= INSTRUCTION =
Repeat exactly the lines between and including those that contain "for row, y in" and "if empty is". Output no other line.
--- Begin GIVEN MATERIAL ---
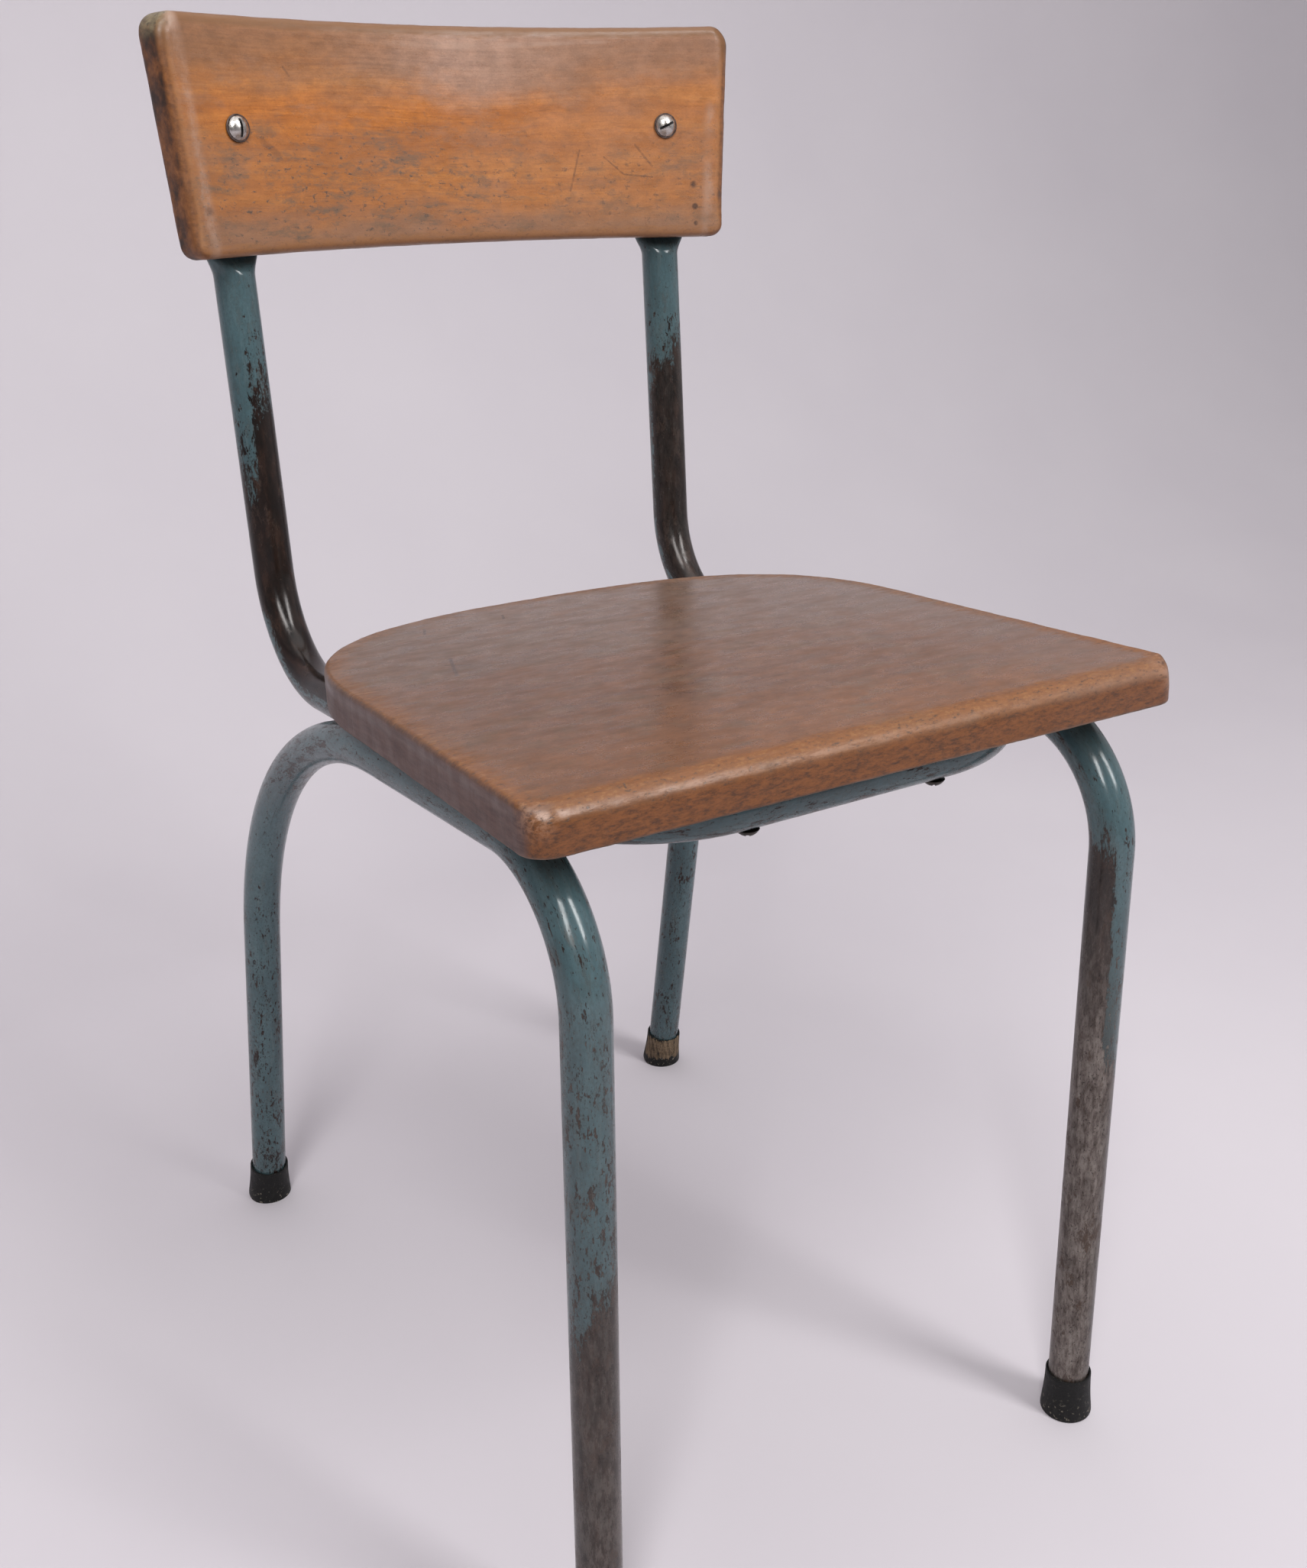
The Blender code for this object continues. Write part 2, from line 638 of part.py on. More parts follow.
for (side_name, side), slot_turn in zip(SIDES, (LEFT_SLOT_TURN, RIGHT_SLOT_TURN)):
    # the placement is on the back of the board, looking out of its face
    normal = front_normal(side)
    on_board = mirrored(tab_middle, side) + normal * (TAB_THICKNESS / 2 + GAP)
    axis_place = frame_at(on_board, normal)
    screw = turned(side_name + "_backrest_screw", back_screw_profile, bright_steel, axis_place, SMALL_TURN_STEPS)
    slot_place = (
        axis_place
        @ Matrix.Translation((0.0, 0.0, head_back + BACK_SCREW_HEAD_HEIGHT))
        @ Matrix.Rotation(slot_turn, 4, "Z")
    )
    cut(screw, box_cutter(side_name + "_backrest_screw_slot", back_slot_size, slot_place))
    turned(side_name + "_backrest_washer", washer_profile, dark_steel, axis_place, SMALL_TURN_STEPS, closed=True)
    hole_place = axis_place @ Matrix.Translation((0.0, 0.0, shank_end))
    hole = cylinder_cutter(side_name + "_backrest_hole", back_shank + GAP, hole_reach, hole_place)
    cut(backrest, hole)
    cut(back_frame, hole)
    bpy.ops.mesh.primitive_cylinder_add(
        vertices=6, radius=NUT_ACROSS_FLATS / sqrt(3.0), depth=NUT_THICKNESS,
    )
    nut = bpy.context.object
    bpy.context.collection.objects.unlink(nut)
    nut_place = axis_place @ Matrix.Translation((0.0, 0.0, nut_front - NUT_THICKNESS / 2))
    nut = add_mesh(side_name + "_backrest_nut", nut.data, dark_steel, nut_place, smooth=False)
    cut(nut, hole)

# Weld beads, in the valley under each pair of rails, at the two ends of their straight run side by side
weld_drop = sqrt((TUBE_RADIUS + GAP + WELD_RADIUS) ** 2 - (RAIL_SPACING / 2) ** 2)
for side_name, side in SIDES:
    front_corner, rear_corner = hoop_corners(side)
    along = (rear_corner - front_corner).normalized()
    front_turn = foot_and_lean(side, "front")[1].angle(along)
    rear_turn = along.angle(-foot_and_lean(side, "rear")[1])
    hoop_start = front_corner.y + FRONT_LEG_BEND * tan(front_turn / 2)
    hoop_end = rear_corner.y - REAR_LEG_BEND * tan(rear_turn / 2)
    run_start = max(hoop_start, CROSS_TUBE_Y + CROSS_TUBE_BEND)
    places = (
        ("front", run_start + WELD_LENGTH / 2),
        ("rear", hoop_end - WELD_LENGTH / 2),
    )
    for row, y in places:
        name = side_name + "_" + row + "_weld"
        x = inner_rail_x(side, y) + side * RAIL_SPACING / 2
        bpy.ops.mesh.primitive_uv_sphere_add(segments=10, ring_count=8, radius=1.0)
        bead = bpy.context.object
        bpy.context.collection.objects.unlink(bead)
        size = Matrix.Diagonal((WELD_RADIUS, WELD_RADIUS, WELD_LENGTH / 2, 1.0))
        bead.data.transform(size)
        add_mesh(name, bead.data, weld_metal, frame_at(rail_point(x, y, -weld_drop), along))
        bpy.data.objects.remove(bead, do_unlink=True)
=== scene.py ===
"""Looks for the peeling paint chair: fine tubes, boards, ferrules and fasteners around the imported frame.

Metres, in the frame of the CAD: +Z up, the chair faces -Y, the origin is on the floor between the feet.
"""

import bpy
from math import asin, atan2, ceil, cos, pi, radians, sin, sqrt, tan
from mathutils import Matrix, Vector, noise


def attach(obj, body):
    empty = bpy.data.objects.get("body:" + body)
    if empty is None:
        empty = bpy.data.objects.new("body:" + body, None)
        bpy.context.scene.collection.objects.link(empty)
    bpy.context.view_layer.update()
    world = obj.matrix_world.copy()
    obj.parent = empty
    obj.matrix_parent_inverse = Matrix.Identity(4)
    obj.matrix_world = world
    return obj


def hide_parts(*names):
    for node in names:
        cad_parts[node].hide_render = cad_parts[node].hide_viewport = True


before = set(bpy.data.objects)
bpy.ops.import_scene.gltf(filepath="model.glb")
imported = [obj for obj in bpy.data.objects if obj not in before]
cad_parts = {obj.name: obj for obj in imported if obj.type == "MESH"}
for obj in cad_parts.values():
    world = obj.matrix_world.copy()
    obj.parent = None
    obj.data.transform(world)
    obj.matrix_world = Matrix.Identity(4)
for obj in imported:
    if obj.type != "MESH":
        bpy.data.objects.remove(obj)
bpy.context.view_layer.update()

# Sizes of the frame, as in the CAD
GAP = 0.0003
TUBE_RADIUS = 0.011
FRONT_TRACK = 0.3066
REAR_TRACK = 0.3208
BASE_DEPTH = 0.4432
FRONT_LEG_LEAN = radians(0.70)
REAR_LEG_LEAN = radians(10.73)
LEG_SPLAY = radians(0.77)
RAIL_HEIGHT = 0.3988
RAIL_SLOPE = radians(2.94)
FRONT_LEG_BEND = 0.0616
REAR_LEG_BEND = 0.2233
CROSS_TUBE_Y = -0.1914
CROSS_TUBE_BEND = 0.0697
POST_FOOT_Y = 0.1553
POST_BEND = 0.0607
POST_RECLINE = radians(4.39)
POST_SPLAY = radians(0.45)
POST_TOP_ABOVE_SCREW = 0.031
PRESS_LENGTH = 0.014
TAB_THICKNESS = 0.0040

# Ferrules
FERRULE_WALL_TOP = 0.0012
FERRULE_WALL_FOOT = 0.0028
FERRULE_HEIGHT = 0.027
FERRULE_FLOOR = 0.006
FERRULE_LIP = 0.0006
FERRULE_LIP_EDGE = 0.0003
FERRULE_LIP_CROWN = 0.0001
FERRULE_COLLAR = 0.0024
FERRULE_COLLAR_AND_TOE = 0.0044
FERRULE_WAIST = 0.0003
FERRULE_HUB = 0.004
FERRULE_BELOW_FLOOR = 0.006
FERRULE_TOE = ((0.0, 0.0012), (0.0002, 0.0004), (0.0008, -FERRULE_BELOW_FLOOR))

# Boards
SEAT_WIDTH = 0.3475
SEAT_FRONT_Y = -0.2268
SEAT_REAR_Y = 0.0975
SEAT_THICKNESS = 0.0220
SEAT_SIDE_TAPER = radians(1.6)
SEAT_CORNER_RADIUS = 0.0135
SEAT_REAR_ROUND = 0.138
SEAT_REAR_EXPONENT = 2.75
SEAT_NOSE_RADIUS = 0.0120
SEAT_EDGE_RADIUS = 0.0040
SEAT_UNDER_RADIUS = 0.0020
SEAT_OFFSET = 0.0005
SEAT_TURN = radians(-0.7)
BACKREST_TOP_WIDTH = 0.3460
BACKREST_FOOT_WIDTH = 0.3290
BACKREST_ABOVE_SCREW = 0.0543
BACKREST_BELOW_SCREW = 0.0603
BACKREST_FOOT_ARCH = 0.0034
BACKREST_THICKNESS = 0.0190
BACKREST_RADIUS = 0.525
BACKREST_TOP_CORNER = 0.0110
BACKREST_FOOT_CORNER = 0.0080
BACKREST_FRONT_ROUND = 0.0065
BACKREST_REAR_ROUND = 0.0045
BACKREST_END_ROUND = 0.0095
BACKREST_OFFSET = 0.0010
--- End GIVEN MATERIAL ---
= FULL ANSWER =
    for row, y in places:
        name = side_name + "_" + row + "_weld"
        x = inner_rail_x(side, y) + side * RAIL_SPACING / 2
        bpy.ops.mesh.primitive_uv_sphere_add(segments=10, ring_count=8, radius=1.0)
        bead = bpy.context.object
        bpy.context.collection.objects.unlink(bead)
        size = Matrix.Diagonal((WELD_RADIUS, WELD_RADIUS, WELD_LENGTH / 2, 1.0))
        bead.data.transform(size)
        add_mesh(name, bead.data, weld_metal, frame_at(rail_point(x, y, -weld_drop), along))
        bpy.data.objects.remove(bead, do_unlink=True)
=== scene.py ===
"""Looks for the peeling paint chair: fine tubes, boards, ferrules and fasteners around the imported frame.

Metres, in the frame of the CAD: +Z up, the chair faces -Y, the origin is on the floor between the feet.
"""

import bpy
from math import asin, atan2, ceil, cos, pi, radians, sin, sqrt, tan
from mathutils import Matrix, Vector, noise


def attach(obj, body):
    empty = bpy.data.objects.get("body:" + body)
    if empty is None:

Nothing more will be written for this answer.